* _MATERIAL SUPPLIED_
###

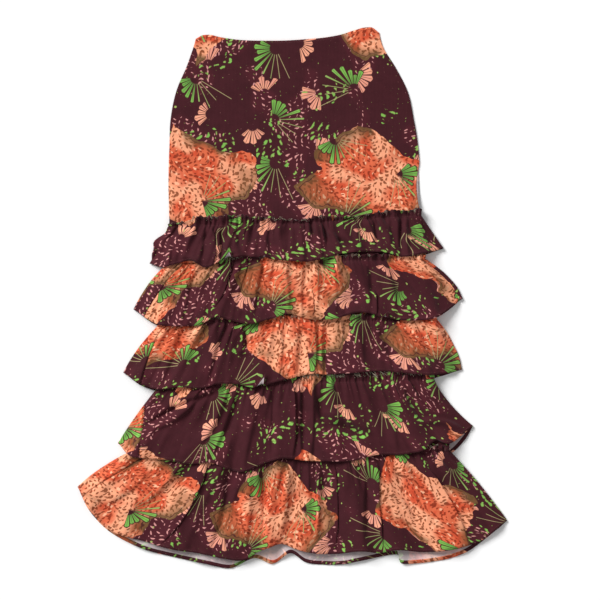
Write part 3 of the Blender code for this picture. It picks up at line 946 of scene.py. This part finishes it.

###

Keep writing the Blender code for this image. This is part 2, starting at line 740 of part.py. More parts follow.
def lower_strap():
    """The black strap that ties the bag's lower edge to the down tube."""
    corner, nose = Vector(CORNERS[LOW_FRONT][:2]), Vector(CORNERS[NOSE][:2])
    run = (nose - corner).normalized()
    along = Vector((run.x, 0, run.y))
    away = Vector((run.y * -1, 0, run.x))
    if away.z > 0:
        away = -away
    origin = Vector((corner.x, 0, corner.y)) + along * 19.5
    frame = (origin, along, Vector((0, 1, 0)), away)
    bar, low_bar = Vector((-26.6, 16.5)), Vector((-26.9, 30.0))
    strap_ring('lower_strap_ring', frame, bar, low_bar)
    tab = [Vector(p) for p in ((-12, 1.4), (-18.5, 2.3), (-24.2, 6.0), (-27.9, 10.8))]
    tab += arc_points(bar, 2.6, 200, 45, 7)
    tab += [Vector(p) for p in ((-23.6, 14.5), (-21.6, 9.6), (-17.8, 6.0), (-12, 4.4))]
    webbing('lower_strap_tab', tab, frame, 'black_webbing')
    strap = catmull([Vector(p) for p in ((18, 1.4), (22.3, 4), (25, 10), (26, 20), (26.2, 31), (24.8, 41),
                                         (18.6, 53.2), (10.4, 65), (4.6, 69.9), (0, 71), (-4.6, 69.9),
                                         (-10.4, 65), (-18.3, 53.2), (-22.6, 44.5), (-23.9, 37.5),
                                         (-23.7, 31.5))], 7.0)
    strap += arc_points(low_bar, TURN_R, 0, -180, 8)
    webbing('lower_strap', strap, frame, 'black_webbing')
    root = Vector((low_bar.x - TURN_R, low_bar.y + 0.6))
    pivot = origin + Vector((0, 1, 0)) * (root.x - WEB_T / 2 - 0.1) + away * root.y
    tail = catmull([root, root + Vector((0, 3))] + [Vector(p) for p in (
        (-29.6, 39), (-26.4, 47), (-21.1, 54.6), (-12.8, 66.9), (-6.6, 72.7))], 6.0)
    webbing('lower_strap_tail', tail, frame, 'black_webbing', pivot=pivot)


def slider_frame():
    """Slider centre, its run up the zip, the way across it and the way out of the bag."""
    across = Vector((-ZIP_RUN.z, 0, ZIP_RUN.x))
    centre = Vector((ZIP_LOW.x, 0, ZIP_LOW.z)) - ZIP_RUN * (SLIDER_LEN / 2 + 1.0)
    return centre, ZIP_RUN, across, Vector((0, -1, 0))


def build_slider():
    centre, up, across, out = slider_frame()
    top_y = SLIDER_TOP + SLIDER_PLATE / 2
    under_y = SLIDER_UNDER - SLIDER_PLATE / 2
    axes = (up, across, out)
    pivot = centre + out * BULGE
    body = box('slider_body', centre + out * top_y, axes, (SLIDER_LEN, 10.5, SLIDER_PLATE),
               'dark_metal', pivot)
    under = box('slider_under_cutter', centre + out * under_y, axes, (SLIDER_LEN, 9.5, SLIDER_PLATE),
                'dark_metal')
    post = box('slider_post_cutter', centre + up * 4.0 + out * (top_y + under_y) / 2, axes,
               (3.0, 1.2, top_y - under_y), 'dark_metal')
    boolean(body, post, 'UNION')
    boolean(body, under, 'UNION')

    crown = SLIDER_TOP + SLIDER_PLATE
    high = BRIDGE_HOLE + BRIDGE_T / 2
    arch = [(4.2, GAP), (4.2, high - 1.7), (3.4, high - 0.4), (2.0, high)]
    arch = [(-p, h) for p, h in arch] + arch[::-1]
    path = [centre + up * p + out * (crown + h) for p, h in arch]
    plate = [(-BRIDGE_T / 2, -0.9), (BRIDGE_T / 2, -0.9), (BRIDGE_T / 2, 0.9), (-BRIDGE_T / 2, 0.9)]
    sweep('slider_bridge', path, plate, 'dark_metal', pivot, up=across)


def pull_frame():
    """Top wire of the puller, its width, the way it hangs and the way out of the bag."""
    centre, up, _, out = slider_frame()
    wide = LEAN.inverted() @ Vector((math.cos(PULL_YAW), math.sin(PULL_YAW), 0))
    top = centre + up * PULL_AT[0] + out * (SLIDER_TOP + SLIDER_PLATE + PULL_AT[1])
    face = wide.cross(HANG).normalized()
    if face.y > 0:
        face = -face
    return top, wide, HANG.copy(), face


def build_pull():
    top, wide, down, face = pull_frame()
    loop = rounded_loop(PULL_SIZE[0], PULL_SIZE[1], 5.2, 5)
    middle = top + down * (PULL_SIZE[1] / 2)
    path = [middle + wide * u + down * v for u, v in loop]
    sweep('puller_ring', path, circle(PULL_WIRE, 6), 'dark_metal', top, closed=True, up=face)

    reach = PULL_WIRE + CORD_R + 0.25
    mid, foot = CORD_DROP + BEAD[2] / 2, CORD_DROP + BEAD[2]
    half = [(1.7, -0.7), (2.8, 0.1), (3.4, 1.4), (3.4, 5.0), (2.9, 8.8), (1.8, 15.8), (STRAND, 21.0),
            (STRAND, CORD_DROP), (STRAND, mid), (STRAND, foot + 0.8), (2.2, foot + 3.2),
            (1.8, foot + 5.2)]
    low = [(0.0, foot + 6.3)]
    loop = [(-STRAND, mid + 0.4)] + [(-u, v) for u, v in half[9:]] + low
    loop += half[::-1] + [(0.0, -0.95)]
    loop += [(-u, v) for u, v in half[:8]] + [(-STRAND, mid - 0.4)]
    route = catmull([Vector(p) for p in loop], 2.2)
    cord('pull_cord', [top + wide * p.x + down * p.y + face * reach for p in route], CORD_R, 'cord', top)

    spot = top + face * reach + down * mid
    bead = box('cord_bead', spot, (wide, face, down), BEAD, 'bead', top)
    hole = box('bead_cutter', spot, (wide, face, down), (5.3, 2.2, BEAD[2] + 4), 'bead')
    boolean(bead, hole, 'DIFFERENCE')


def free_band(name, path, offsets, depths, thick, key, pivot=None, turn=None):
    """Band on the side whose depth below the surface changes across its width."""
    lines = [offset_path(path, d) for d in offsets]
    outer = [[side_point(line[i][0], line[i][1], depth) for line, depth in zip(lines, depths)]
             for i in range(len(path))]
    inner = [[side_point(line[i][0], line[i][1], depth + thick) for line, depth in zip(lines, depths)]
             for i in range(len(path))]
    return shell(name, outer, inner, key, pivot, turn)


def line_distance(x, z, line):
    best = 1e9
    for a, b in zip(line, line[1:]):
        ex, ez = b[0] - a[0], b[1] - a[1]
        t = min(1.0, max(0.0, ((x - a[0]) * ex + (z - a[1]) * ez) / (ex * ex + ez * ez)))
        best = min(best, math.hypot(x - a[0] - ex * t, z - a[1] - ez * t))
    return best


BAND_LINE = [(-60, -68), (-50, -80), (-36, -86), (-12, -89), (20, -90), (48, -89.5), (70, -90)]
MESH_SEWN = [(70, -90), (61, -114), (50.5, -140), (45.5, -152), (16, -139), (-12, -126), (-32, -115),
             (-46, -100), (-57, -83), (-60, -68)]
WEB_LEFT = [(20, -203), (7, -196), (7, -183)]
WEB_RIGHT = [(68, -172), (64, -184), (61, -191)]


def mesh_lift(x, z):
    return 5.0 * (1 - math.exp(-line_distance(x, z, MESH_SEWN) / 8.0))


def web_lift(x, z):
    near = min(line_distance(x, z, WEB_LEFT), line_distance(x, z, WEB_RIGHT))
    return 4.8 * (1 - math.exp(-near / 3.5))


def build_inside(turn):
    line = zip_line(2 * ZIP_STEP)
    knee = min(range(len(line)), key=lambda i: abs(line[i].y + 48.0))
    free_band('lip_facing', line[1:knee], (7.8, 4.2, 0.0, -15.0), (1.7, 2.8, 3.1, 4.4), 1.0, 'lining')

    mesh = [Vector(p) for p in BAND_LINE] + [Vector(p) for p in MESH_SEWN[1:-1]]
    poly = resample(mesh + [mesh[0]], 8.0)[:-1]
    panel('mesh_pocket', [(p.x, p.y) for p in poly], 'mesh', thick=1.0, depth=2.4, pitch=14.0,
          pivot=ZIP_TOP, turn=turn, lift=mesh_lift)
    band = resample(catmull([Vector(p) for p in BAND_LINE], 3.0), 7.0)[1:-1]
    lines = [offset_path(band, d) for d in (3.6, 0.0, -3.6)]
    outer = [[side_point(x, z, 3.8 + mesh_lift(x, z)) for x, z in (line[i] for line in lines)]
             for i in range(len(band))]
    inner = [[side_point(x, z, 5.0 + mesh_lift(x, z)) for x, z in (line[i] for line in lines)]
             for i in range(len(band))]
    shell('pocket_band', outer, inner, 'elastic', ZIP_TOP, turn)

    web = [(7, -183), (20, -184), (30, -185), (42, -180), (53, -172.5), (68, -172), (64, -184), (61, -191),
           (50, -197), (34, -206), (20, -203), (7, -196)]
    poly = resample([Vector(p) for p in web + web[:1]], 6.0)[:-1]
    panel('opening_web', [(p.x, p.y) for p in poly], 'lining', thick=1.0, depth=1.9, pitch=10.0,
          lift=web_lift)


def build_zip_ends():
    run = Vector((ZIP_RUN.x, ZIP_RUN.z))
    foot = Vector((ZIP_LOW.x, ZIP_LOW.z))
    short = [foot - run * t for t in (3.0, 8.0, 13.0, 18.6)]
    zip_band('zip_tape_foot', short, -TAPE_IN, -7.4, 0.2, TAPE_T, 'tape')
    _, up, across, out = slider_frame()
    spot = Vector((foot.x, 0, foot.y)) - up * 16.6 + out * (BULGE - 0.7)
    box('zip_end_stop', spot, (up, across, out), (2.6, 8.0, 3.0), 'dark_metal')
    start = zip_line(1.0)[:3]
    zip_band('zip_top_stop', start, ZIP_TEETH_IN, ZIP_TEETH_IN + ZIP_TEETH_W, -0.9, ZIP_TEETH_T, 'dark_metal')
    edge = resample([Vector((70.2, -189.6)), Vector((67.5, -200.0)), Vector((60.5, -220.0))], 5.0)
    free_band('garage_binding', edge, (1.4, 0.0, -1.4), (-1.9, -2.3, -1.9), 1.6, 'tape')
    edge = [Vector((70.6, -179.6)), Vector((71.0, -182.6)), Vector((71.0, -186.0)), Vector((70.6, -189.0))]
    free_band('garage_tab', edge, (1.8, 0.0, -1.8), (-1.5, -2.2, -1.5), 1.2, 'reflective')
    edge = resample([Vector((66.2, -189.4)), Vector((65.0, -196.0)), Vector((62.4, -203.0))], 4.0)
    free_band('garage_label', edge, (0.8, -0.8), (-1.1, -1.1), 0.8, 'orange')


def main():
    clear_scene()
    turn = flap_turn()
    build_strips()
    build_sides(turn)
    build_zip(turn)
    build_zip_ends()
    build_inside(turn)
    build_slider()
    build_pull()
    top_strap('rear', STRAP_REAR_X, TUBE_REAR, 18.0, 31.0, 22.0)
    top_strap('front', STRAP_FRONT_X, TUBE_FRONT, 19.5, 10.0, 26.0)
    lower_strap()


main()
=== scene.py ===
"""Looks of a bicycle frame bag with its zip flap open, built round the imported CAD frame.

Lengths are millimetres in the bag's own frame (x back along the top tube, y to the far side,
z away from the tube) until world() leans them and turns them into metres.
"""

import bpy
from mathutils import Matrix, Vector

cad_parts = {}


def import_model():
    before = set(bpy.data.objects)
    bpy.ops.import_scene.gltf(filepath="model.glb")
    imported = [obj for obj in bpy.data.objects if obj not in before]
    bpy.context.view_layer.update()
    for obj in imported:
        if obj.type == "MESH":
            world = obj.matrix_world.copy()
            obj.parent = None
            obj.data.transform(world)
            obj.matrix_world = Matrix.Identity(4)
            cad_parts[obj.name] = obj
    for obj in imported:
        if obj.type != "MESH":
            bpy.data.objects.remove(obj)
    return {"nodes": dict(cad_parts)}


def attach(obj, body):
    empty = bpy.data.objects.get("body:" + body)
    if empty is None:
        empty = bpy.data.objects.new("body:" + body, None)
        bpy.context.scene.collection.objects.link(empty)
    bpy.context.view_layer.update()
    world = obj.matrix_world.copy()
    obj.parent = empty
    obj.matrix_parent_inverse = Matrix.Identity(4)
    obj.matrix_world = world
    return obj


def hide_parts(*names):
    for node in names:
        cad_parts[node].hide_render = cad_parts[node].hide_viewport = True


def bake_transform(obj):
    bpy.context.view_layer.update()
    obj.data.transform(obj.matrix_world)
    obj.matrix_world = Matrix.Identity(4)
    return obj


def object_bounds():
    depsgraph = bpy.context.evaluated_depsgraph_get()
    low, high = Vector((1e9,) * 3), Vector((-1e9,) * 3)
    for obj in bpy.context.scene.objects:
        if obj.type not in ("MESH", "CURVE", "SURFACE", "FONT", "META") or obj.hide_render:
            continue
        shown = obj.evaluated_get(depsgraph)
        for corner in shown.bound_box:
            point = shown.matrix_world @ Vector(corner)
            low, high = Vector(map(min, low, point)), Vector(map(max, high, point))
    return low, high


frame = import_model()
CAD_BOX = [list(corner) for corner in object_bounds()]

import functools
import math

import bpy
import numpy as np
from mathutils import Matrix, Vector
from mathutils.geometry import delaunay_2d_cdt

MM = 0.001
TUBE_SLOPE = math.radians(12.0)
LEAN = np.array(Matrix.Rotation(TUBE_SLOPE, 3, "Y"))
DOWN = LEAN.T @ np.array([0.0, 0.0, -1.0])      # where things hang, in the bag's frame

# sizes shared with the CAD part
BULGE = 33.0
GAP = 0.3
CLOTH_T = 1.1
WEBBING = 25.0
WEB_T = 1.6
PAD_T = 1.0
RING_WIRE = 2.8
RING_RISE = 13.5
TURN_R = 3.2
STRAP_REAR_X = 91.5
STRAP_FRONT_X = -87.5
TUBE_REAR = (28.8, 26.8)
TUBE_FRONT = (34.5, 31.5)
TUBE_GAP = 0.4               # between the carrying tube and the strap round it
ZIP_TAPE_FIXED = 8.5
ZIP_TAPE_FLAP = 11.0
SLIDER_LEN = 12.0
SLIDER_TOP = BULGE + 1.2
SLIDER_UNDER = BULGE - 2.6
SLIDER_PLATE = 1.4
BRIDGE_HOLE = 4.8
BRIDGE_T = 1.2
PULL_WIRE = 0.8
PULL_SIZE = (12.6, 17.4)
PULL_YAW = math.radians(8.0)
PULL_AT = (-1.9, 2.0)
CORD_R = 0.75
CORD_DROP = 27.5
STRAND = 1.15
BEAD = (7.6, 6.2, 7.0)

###

Repeat, word for word, only the lines from the line holding "build_sides(turn)" through the line holding "bpy.context.scene.collection.objects.link(empty)", with both of those lines included.

* _SOLUTION_
    build_sides(turn)
    build_zip(turn)
    build_zip_ends()
    build_inside(turn)
    build_slider()
    build_pull()
    top_strap('rear', STRAP_REAR_X, TUBE_REAR, 18.0, 31.0, 22.0)
    top_strap('front', STRAP_FRONT_X, TUBE_FRONT, 19.5, 10.0, 26.0)
    lower_strap()


main()
=== scene.py ===
"""Looks of a bicycle frame bag with its zip flap open, built round the imported CAD frame.

Lengths are millimetres in the bag's own frame (x back along the top tube, y to the far side,
z away from the tube) until world() leans them and turns them into metres.
"""

import bpy
from mathutils import Matrix, Vector

cad_parts = {}


def import_model():
    before = set(bpy.data.objects)
    bpy.ops.import_scene.gltf(filepath="model.glb")
    imported = [obj for obj in bpy.data.objects if obj not in before]
    bpy.context.view_layer.update()
    for obj in imported:
        if obj.type == "MESH":
            world = obj.matrix_world.copy()
            obj.parent = None
            obj.data.transform(world)
            obj.matrix_world = Matrix.Identity(4)
            cad_parts[obj.name] = obj
    for obj in imported:
        if obj.type != "MESH":
            bpy.data.objects.remove(obj)
    return {"nodes": dict(cad_parts)}


def attach(obj, body):
    empty = bpy.data.objects.get("body:" + body)
    if empty is None:
        empty = bpy.data.objects.new("body:" + body, None)
        bpy.context.scene.collection.objects.link(empty)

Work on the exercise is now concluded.